Havana diz que o argumento é falacioso, pois considera que ninguém fez mais do que Cuba pela paz na Colômbia ao promover e servir de sede durante anos às negociações entre as Forças Armadas Revolucionárias da Colômbia (FARC) e Bogotá, que desembocaram nos acordos de paz. Para o Governo de Miguel Díaz-Canel, a decisão norte-americana só tem um objetivo: continuar com a escalada de tensões e sanções com o propósito de aumentar as dificuldades da ilha quando o país passa por uma severa crise econômica agravada pela epidemia de coronavírus.

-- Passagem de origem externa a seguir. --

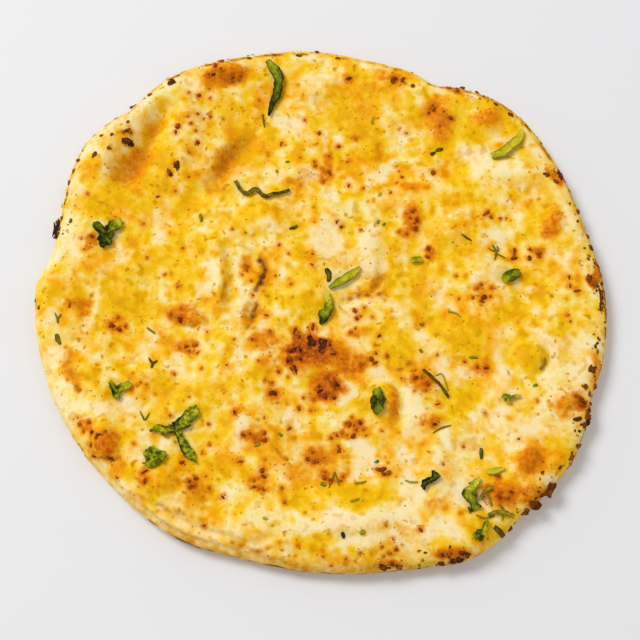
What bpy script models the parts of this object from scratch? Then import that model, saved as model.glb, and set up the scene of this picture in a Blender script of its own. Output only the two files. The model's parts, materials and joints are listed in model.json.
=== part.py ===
# Garlic naan: one hand-stretched flatbread with a puffed rim, blisters and creases.
# Toasted garlic bits are baked into its top, and chopped coriander leaves lie on it.
# Metres, +Z up. The origin is under the middle of the bread, on the surface it lies on.
# Plan places are in millimetres: +X is the right-hand side and +Y the back.
import math
import random

import bmesh
import bpy
import numpy as np
from mathutils import Matrix, Vector, noise
from mathutils.bvhtree import BVHTree

MM = 0.001

# Reach of the rim from the middle, every 15 degrees anticlockwise from the right
RIM_REACH = (
    129.4, 126.8, 128.9, 131.4, 124.6, 122.9, 126.0, 128.2,
    132.4, 131.2, 132.4, 125.4, 128.2, 127.8, 126.6, 125.6,
    126.3, 123.7, 125.2, 128.6, 134.8, 133.6, 132.0, 130.2,
)
# Nicks and small pulls in the rim: bearing, half-width in degrees, reach added
RIM_PULLS = (
    (63, 4, -2.6), (145, 5, 1.4), (134, 4, -1.2), (171, 5, -1.8), (179, 3, 0.9),
    (297, 4, 0.9), (310, 4, -1.4), (325, 4, 1.6), (339, 4, -1.6),
)

# Heights above the surface, in millimetres
FIELD_HEIGHT = 9.2          # the middle of the bread
WIDEST_HEIGHT = 5.4         # the rim's widest line
RIM_HEIGHT = (12.2, 12.6, 12.6, 14.6, 13.2, 14.6, 14.4, 12.4)   # every 45 degrees
RIM_ROLL = (7.5, 7.0, 7.5, 8.5, 8.0, 12.0, 11.0, 7.5)           # width of the rounded edge
RIM_SHOULDER = 21.0         # how far the rim's ridge fades inwards
UNDER_TUCK = 6.0            # from the widest line in to where the bread touches the surface
WAVES = ((34.0, 2.2), (15.0, 1.3))      # unevenness of the whole top: length and height
WAVE_SLICE = 0.7            # where the unevenness is cut from its noise
PUFF_FULLNESS = 2.5         # the higher, the flatter a puff's crown

# Puffs and blisters: x, y, half-length, half-width, turn in degrees, rise
PUFFS = (
    (-1, -32, 17, 11, 0, 3.8), (93, -31, 10, 9, 0, 3.4), (64, -22, 24, 14, -8, 2.3),
    (88, 60, 21, 10, -18, 3.4), (88, -77, 10, 7, 68, 3.4), (108, -51, 7, 6, 0, 2.8),
    (28, -52, 9, 11, 0, 3.2), (-93, -72, 9, 10, 0, 3.4), (-67, -87, 9, 8, 0, 2.8),
    (77, -93, 8, 7, 0, 2.4), (-46, 111, 14, 7, 5, 3.0), (-66, 77, 25, 13, 80, 3.2),
    (58, 84, 14, 9, 72, 2.2), (80, 86, 9, 8, 0, 2.0), (42, 35, 11, 7, 80, 2.3),
    (107, 33, 9, 6, 60, 1.8), (48, -60, 8, 6, 20, 2.1), (-59, -12, 10, 5, -10, 2.0),
    (-86, 5, 15, 10, 90, 1.8), (-14, 61, 14, 9, 0, 1.8), (22, 20, 20, 9, 88, 1.8),
    (60, 30, 14, 9, 30, 1.5), (-2, 104, 14, 9, 0, 1.7), (76, 12, 12, 9, 20, 1.6),
    (-30, 35, 15, 9, 10, 1.5), (8, -106, 26, 7, 2, 2.0), (104, -22, 12, 9, 90, 1.7),
    (-36, -62, 12, 9, 60, 1.6), (50, -84, 17, 10, 90, 1.9), (-75, -42, 14, 11, 20, 1.6),
)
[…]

A inclusão na lista de países que patrocinam o terrorismo tem uma série de implicações legais em relação às restrições às exportações e ao comércio, o que, no caso de Cuba, afeta o país apenas relativamente, uma vez que nada do que proíbe é permitido pelo resto das sanções que compõem a política de embargo norte-americana. No entanto, estar nessa lista permite a Washington aumentar a pressão sobre o sistema financeiro e perseguir com mais armas as transações em dólares com Cuba, o que no passado levou à imposição de multas bilionárias a bancos europeus por operarem com a ilha. Desde a chegada de Trump à Casa Branca essa pressão aumentou significativamente, o que dificultou de modo considerável aos empresários estrangeiros fazer negócios com Cuba, algo por si só difícil devido à frágil situação econômica do país.

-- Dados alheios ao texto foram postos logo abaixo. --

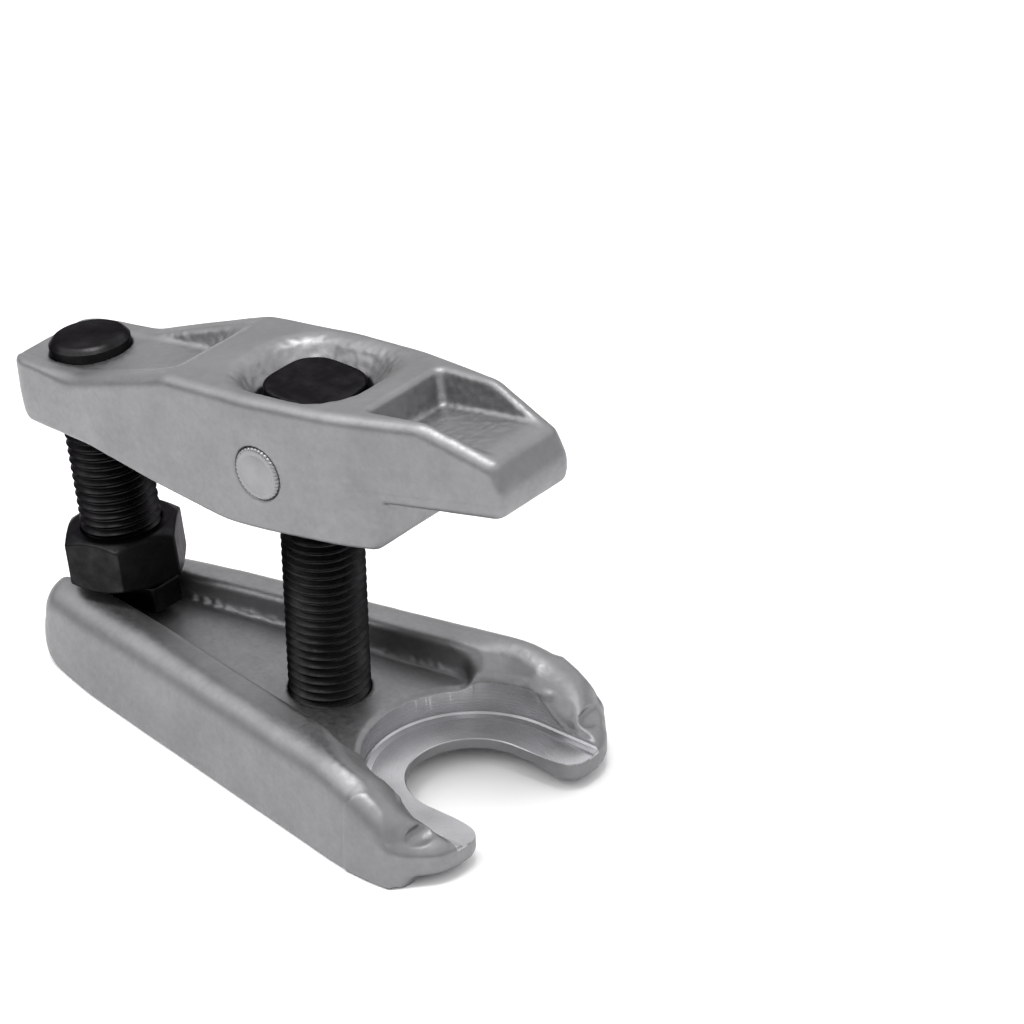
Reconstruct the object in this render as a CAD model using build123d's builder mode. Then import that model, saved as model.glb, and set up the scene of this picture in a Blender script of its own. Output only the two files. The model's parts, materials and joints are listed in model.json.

Foi o Governo de Ronald Reagan (1980-1988), em momentos de máxima tensão com Cuba, que colocou Havana na lista de patrocinadores do terrorismo por seu apoio aos movimentos armados na América Latina. Isso aconteceu em 1982 e tiveram que passar 33 anos para que Barack Obama voltasse atrás, tirasse Cuba da famigerada lista e iniciasse um processo de normalização, que envolveu medidas de flexibilização para que os cidadãos norte-americanos pudessem viajar para a ilha, a autorização de cruzeiros turísticos e voos diretos entre os dois países, entre outras medidas de abertura que Trump vem desmontando aos poucos. Em 2017 a Casa Branca incluiu Cuba em várias listas de restrições —por exemplo, listas de hotéis em que os cidadãos norte-americanos não podem se hospedar e de lojas em que não podem comprar—, além de permitir ações em tribunais norte-americanos contra empresas estrangeiras que supostamente traficam bens expropriados depois de 1959, em virtude da Lei Helms-Burton, que a UE não acata devido ao seu caráter extraterritorial. Agora, enquanto o mundo luta contra o coronavírus, Washington volta aos tempos de Reagan.